Ainars Latkovskis (Unity) took the stage, carrying a picture of a NATO fighter plane. He stressed that solidarity is required in this matter, just like the NATO states would express solidarity about the security of the Baltics.

Earlier in the day, Augusts Brigmanis, Saeima fraction leader of the Greens and Farmers Alliance told Latvian Television that calling the session was devoid of any sense. He said that it is wrong to pursue political gains from the refugee matter.

Brigmanis also said that there's some tension within the coalition because of this matter.

Later, Kārlis Šadurskis (Unity) told journalists that the National Alliance - a coalition party - has "carelessly played with the state" by signing for starting the review, and that PM Laimdota Straujuma should dismiss Rihards Kols (National Alliance), the Parliamentary Secretary.

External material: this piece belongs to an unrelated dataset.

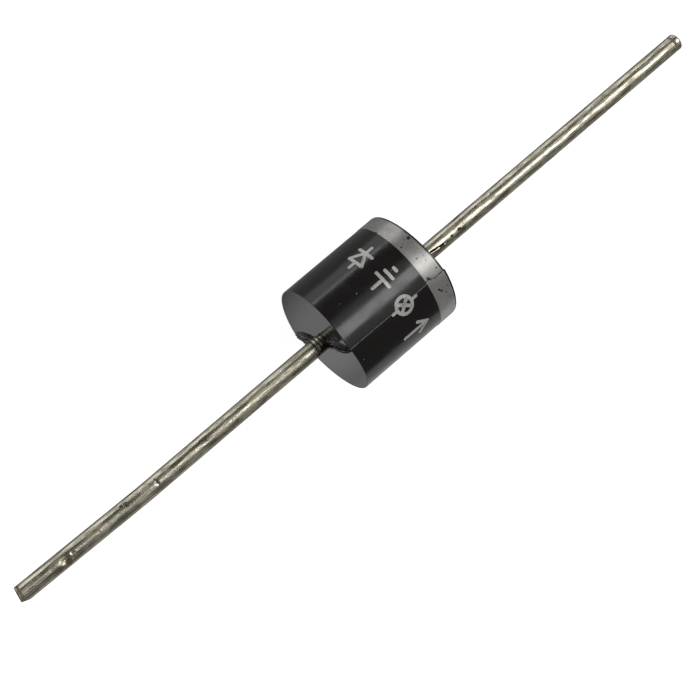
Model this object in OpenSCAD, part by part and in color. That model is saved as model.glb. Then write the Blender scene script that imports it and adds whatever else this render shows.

Meanwhile, Raivis Dzintars (National Alliance) called the instigated lack of a quorum "political hooliganism", implying that the MPs present from the other coalition parties didn't vote intentionally.

"You can avoid giving explanations to your colleagues. But you won't be able to avoid giving explanations to the electorate," said Dzintars.

EU leaders have decided for accepting 60,000 refugees over the next years. This will relieve Italy and Greece, the countries that are accepting the bulk of the refugees, and will re-settle 40,000 people who have arrived to these countries.

Europe will also house 20,000 refugees from camps outside the EU, for example, Jordan, where conditions are particularly harsh and where children have gone without education for years.

The government has announced plans for accepting 250 refugees over the course of two years. Before, there had been talks that Latvia would accept 737 refugees.